-------- Material for this task --------

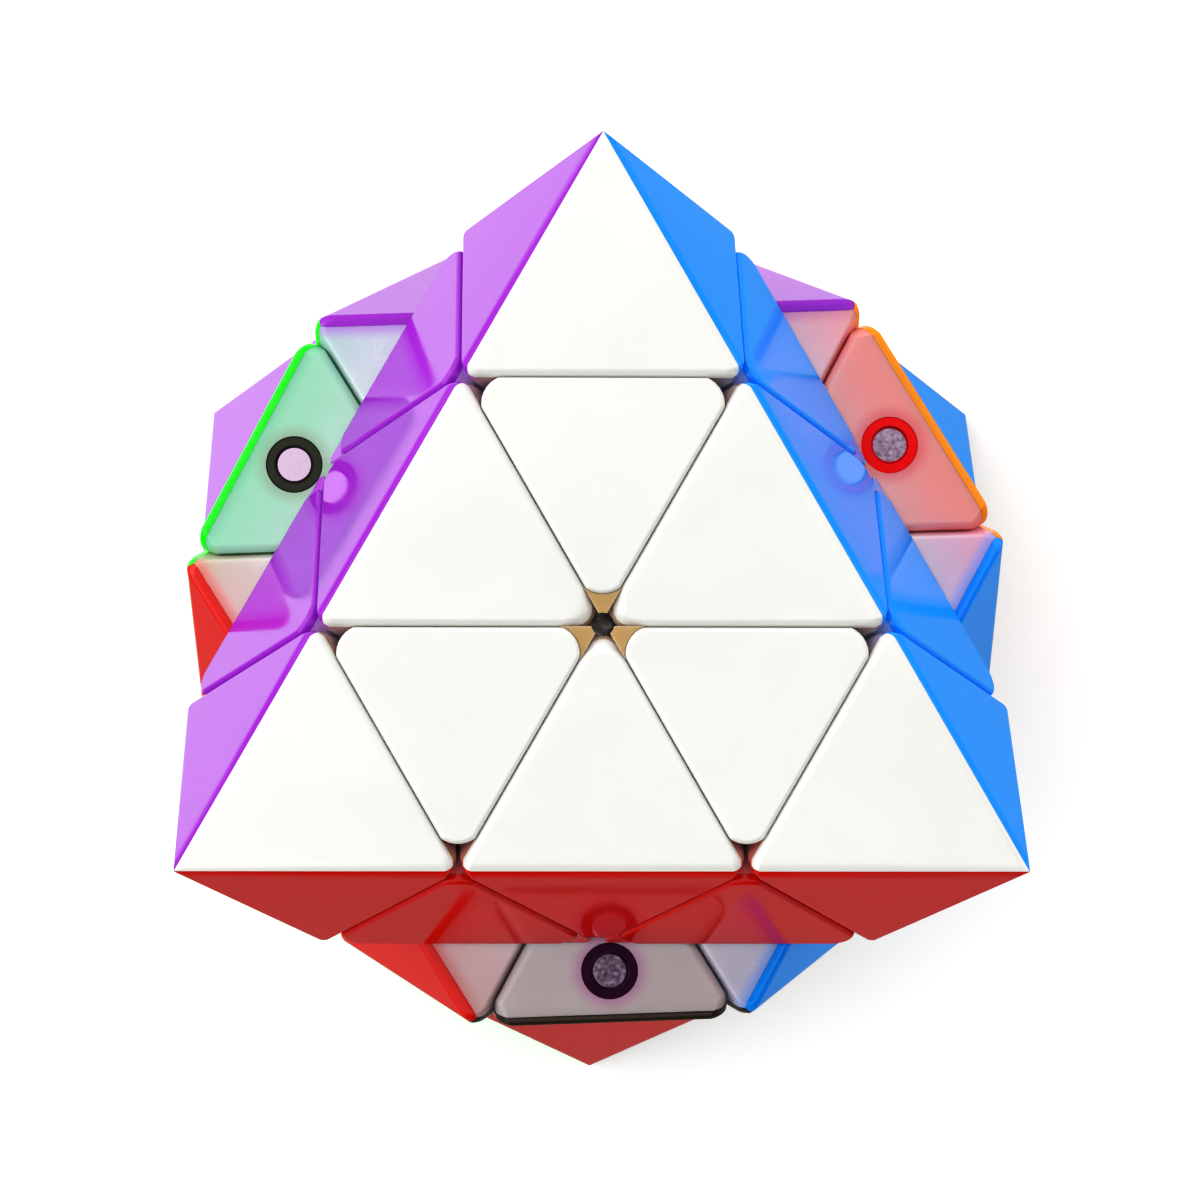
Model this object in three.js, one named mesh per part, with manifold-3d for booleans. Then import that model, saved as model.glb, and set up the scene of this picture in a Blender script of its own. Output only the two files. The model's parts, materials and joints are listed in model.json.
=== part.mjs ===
// A face-turning octahedron: a twisty puzzle with eight triangular faces of nine triangles each.
// Two pairs of parallel planes per turning axis cut it into 6 corners, 12 edges and 24 centre triangles.
// Inside, a core with eight arms holds eight spring-loaded face caps on screws. The caps hold the feet of
// the edges, the edges hold the feet of the triangles, and the triangles hold the feet of the corners.
// The middle slice stands part-turned between the white layer on top and the yellow layer below.
// Units are millimetres, +Z is up, and the origin is the centre of the bottom face.

import * as THREE from 'three';
import { ConvexGeometry } from 'three/addons/geometries/ConvexGeometry.js';
import { mergeVertices } from 'three/addons/utils/BufferGeometryUtils.js';
import Module from 'manifold-3d';

const wasm = await Module();
wasm.setup();

// Driving dimensions of the octahedron
const EDGE_LENGTH = 90;
const FACE_DISTANCE = EDGE_LENGTH * Math.sqrt(6) / 6;
const TRIANGLES_PER_EDGE = 3;
const SLICE_TURN_DEG = -58;
const VERTEX_AZIMUTHS_DEG = [90, 210, 330];

// Running gaps, between flat cuts and between the spherical steps of the mechanism
const FLAT_GAP = 0.4;
const STEP_GAP = 0.4;

// Tolerances: points that are one point, planes that hold one point, and faces that are one flat face
const POINT_TOLERANCE = 1e-4;
const PLANE_TOLERANCE = 1e-6;
const FLATNESS = 1e-3;

// Depth of the cutting planes from the centre, in each zone of the mechanism
const OUTER_CUT = FACE_DISTANCE / TRIANGLES_PER_EDGE;
const MIDDLE_CUT = 10.3;
const INNER_CUT = 7.25;

// Spherical zones of the mechanism, from the outside in
const FOOT_TOP_RADIUS = 25;
const CAP_TOP_RADIUS = 20;
const EDGE_FOOT_TOP_RADIUS = 14.6;
const EDGE_FOOT_BASE_RADIUS = 11;
const OUTSIDE_RADIUS = EDGE_LENGTH;
const STEP_OVERLAP = 0.2;

// Core, screws and the holes for them. A distance is measured from the centre of the puzzle.
const CORE_RADIUS = 10;
const ARM_RADIUS = 2.3;
const ARM_TOP_DISTANCE = 14;
const ROUND_SEGMENTS = 12;
const QUARTERS = 4;
const SCREW_RADIUS = 1;
const SCREW_HOLE_RADIUS = 1.3;
const SCREW_TIP_DISTANCE = 6;
const SCREW_HOLE_END_DISTANCE = 5.5;
const HEAD_RADIUS = 2.1;
const HEAD_BASE_DISTANCE = 19.3;
const HEAD_THICKNESS = 1.8;
const HEAD_CHAMFER = 0.3;
const CROSS_WIDTH = 0.6;
const CROSS_LENGTH = 2.4;
const CROSS_DEPTH = 1;
const SPRING_POCKET_RADIUS = 2.6;
const SPRING_POCKET_BASE_DISTANCE = 16.2;
const FACE_HOLE_RADIUS = 1.6;

// Each turning axis, as the signs of its direction along the three lines between opposite vertices,
// with the colours of the faces at its two ends
const AXES = [
  { signs: [1, 1, 1], ends: { '1': 'white', '-1': 'yellow' } },
  { signs: [1, -1, -1], ends: { '1': 'orange', '-1': 'red' } },
  { signs: [-1, 1, -1], ends: { '1': 'green', '-1': 'blue' } },
  { signs: [-1, -1, 1], ends: { '1': 'black', '-1': 'purple' } },
];
for (const axis of AXES) axis.direction = new THREE.Vector3(...axis.signs).normalize();
const UPWARDS = AXES[0].direction;

const PLASTIC = { roughness: 0.18, metalness: 0 };
const FINISHES = {
  white: { color: 0xf2f0ea, ...PLASTIC },
  yellow: { color: 0xf5d90a, ...PLASTIC },
  orange: { color: 0xff8a00, ...PLASTIC },
  red: { color: 0xd8261c, ...PLASTIC },
  green: { color: 0x12d81e, ...PLASTIC },
  blue: { color: 0x1680f5, ...PLASTIC },
  black: { color: 0x2c2622, ...PLASTIC },
  purple: { color: 0xa33ae8, ...PLASTIC },
  core: { color: 0xb8a48c, roughness: 0.4, metalness: 0 },
  steel: { color: 0xb9bcc0, roughness: 0.3, metalness: 1 },
};

// Solids

function toSolid(geometry) {
  geometry.deleteAttribute('normal');
  geometry.deleteAttribute('uv');
  const merged = mergeVertices(geometry, POINT_TOLERANCE);
  return new wasm.Manifold(new wasm.Mesh({
    numProp: 3,
    vertProperties: new Float32Array(merged.attributes.position.array),
    triVerts: new Uint32Array(merged.index.array),
  }));
}

// Joins and cuts leave flat faces in many triangles, so those that lie in one plane are merged first.
function toGeometry(solid) {
  const mesh = solid.asOriginal().simplify(FLATNESS).getMesh();
  const geometry = new THREE.BufferGeometry();
  geometry.setAttribute('position', new THREE.BufferAttribute(new Float32Array(mesh.vertProperties), 3));
  geometry.setIndex(new THREE.BufferAttribute(new Uint32Array(mesh.triVerts), 1));
  geometry.computeVertexNormals();
  return geometry;
}

// A half-space is a direction and the furthest distance along it that the solid reaches.
function halfSpacesOf(layers, cut) {
  const halfSpaces = [];
  AXES.forEach(({ direction }, index) => {
    for (const side of [1, -1]) {
      const towards = direction.clone().multiplyScalar(side);
      if (layers[index] === side) {
        halfSpaces.push({ direction: towards, reach: FACE_DISTANCE });
      } else if (layers[index] === 0) {
        halfSpaces.push({ direction: towards, reach: cut - FLAT_GAP / 2 });
      } else {
        halfSpaces.push({ direction: towards, reach: -cut - FLAT_GAP / 2 });
      }
    }
  });
  return halfSpaces;
}

// The vertices of a cell are the points where three of its planes meet inside all the others.
function cellCorners(halfSpaces) {
  const corners = [];
  const count = halfSpaces.length;
  for (let a = 0; a < count; a += 1) {
    for (let b = a + 1; b < count; b += 1) {
      for (let c = b + 1; c < count; c += 1) {
        const point = meetingPoint(halfSpaces[a], halfSpaces[b], halfSpaces[c]);
        if (point && halfSpaces.every((each) => each.direction.dot(point) <= each.reach + PLANE_TOLERANCE)) {
          corners.push(point);
        }
      }
    }
  }
  return corners;
}

function meetingPoint(first, second, third) {
  const across = new THREE.Vector3().crossVectors(second.direction, third.direction);
  const volume = first.direction.dot(across);
  if (Math.abs(volume) < PLANE_TOLERANCE) return null;
  return across.multiplyScalar(first.reach)
    .addScaledVector(new THREE.Vector3().crossVectors(third.direction, first.direction), second.reach)
    .addScaledVector(new THREE.Vector3().crossVectors(first.direction, second.direction), third.reach)
    .divideScalar(volume);
}

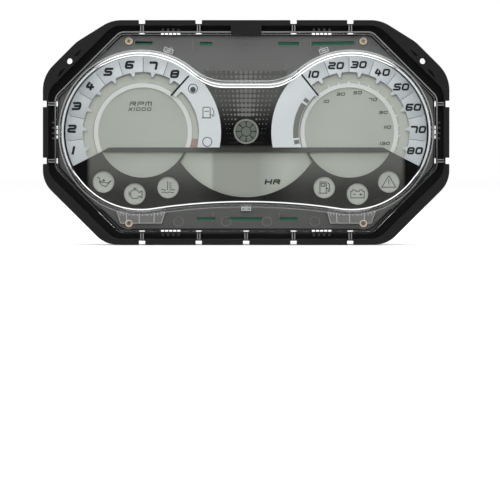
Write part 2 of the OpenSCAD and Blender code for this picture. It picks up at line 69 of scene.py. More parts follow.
def piece(name, points, faces, material, sharp=30, closed=True):
    """A mesh object with its points in millimetres. Edges that turn more than `sharp` degrees stay
    crisp; a closed skin has its faces turned outwards."""
    mesh = bpy.data.meshes.new(name)
    mesh.from_pydata((np.asarray(points, float) * mm).tolist(), [], [list(f) for f in faces])
    if closed:
        skin = bmesh.new()
        skin.from_mesh(mesh)
        bmesh.ops.recalc_face_normals(skin, faces=skin.faces)
        skin.to_mesh(mesh)
        skin.free()
    mesh.polygons.foreach_set("use_smooth", np.ones(len(mesh.polygons), bool))
    mesh.set_sharp_from_angle(angle=math.radians(sharp))
    mesh.materials.append(material)
    made = bpy.data.objects.new(name, mesh)
    bpy.context.scene.collection.objects.link(made)
    return made


def plain(name, colour, **values):
    """A material whose Principled BSDF has the given values on its own sockets."""
    made = bpy.data.materials.new(name)
    made.use_nodes = True
    shader = made.node_tree.nodes["Principled BSDF"]
    shader.inputs["Base Color"].default_value = (*colour, 1)
    for socket, value in values.items():
        shader.inputs[socket.replace("_", " ")].default_value = value
    return made


def feed(tree, socket, value):
    """Joins an output to a socket, or puts a plain value on it."""
    if isinstance(value, bpy.types.NodeSocket):
        tree.links.new(value, socket)
    else:
        socket.default_value = value


def shader_node(tree, kind, *values, operation=None, **named):
    """The outputs of a new shader node: the values feed its sockets in order, or the named ones."""
    made = tree.nodes.new("ShaderNode" + kind)
    if operation:
        made.operation = operation
    for k, value in enumerate(values):
        feed(tree, made.inputs[k], value)
    for label, value in named.items():
        feed(tree, made.inputs[label.replace("_", " ")], value)
    return made.outputs


def sum_node(tree, operation, *values):
    """The result of a Math node."""
    return shader_node(tree, "Math", *values, operation=operation)[0]


def ramp_node(tree, value, low, high, start=0, end=1, smooth=False):
    """A value taken from low..high to start..end, and held at both beyond them."""
    result = shader_node(tree, "MapRange", value, From_Min=low, From_Max=high, To_Min=start, To_Max=end)["Result"]
    result.node.interpolation_type = "SMOOTHSTEP" if smooth else "LINEAR"
    return result


# A long lens, 3 m in front of the cluster and a little above its aim
camera = bpy.data.objects.new("camera", bpy.data.cameras.new("camera"))
camera.data.lens = 418.2
camera.data.sensor_width = 36
camera.data.clip_start = 0.1
camera.location = (0.002, -3.027, 0)
camera.rotation_euler = (math.radians(90 - 1.16), 0, 0)
bpy.context.scene.collection.objects.link(camera)
bpy.context.scene.camera = camera

# The sweep: level from front to back, then a quarter turn up to a wall, far enough back for the
# camera to pass behind the cluster
half_wide, level_end, bend_r, wall_top = 5.5, 3.8, 0.9, 5
rise = np.radians(np.linspace(0, 90, 24))
sweep_y = np.concatenate([[-half_wide, level_end], level_end + bend_r * np.sin(rise), [level_end + bend_r]])
sweep_z = np.concatenate([[0, 0], bend_r - bend_r * np.cos(rise), [wall_top]]) + cad_box[0][2] - 0.0003
sweep_x = np.linspace(-half_wide, half_wide, 13)
sweep = np.stack(np.broadcast_arrays(sweep_x[None, :], sweep_y[:, None], sweep_z[:, None]), -1).reshape(-1, 3)
paper = plain("backdrop_paper", (0.97, 0.97, 0.97), Roughness=0.85, Specular_IOR_Level=0.1)
paper_tree = paper.node_tree
grain = shader_node(paper_tree, "TexNoise", Scale=260)["Fac"]
paper_bump = shader_node(paper_tree, "Bump", Strength=0.04, Height=grain)["Normal"]
feed(paper_tree, paper_tree.nodes["Principled BSDF"].inputs["Normal"], paper_bump)
floor = piece("floor", sweep / mm, sheet_of_quads(len(sweep_y), 13), paper, closed=False)
floor.visible_glossy = False
floor.visible_transmission = False

bpy.context.scene.view_settings.view_transform = "Standard"
surround = bpy.data.worlds.new("surround")
surround.use_nodes = True
surround.cycles.sampling_method = "NONE"
bpy.context.scene.world = surround
sky = surround.node_tree

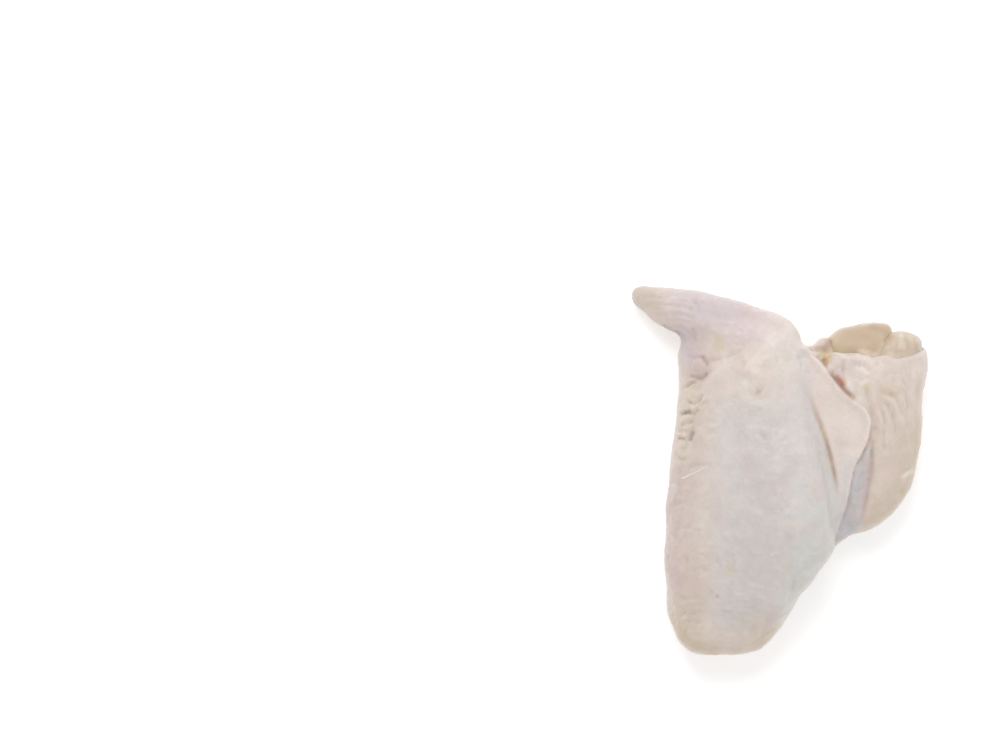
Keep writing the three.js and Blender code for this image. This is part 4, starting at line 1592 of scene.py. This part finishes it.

--------

Work to complete
Return, please, the lines of the data from the first through the line containing "const STEP_GAP = 0.4;", both kept, exactly as they stand and nothing more.

Result of the exercise
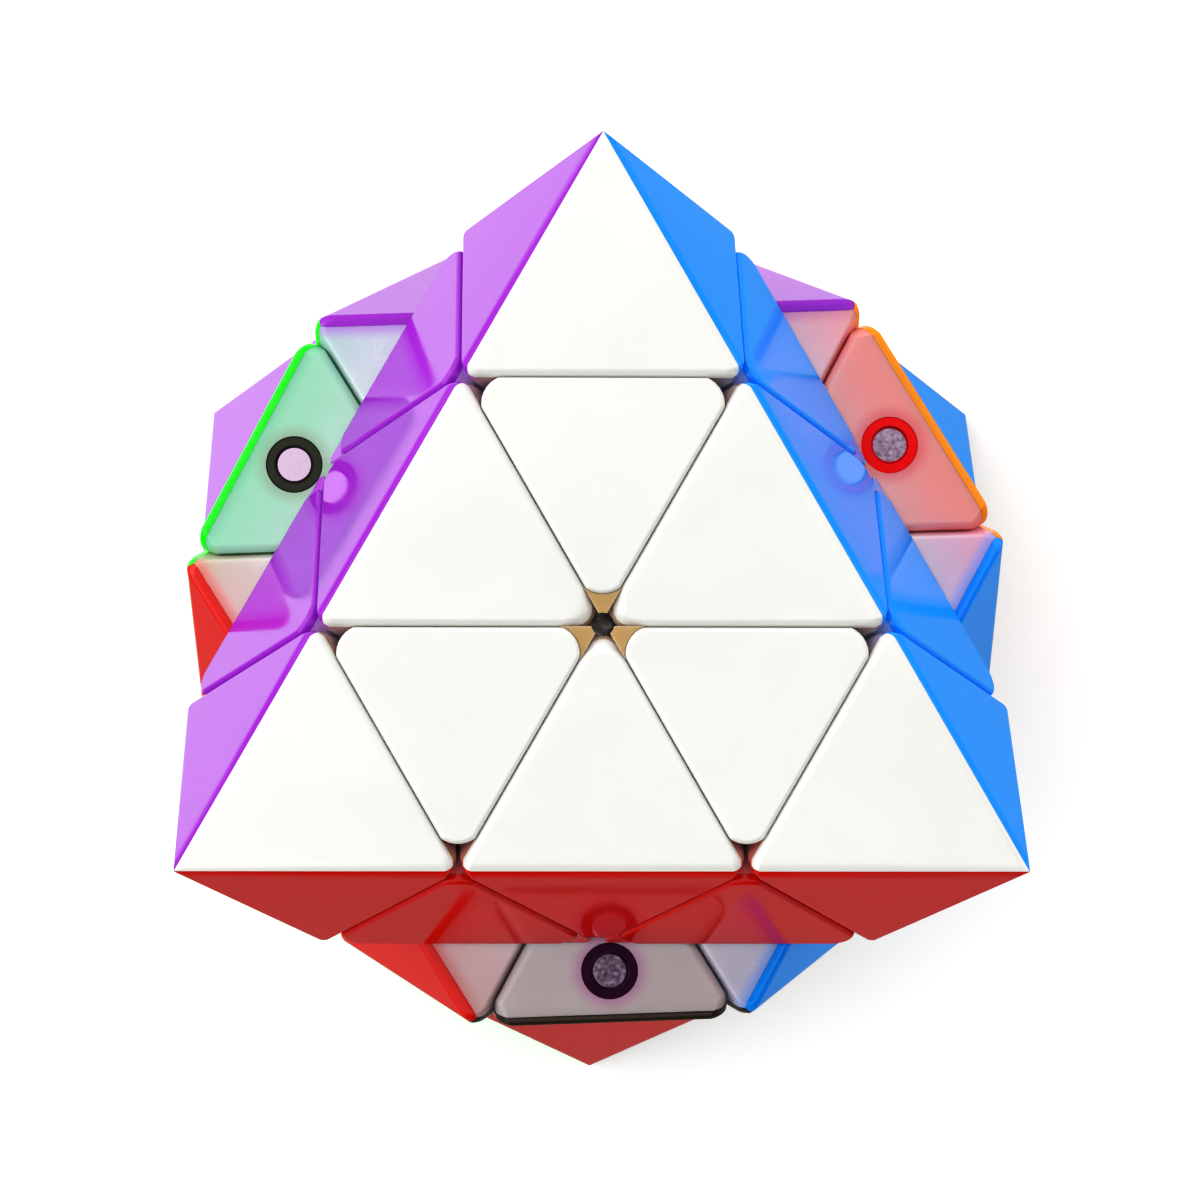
Model this object in three.js, one named mesh per part, with manifold-3d for booleans. Then import that model, saved as model.glb, and set up the scene of this picture in a Blender script of its own. Output only the two files. The model's parts, materials and joints are listed in model.json.
=== part.mjs ===
// A face-turning octahedron: a twisty puzzle with eight triangular faces of nine triangles each.
// Two pairs of parallel planes per turning axis cut it into 6 corners, 12 edges and 24 centre triangles.
// Inside, a core with eight arms holds eight spring-loaded face caps on screws. The caps hold the feet of
// the edges, the edges hold the feet of the triangles, and the triangles hold the feet of the corners.
// The middle slice stands part-turned between the white layer on top and the yellow layer below.
// Units are millimetres, +Z is up, and the origin is the centre of the bottom face.

import * as THREE from 'three';
import { ConvexGeometry } from 'three/addons/geometries/ConvexGeometry.js';
import { mergeVertices } from 'three/addons/utils/BufferGeometryUtils.js';
import Module from 'manifold-3d';

const wasm = await Module();
wasm.setup();

// Driving dimensions of the octahedron
const EDGE_LENGTH = 90;
const FACE_DISTANCE = EDGE_LENGTH * Math.sqrt(6) / 6;
const TRIANGLES_PER_EDGE = 3;
const SLICE_TURN_DEG = -58;
const VERTEX_AZIMUTHS_DEG = [90, 210, 330];

// Running gaps, between flat cuts and between the spherical steps of the mechanism
const FLAT_GAP = 0.4;
const STEP_GAP = 0.4;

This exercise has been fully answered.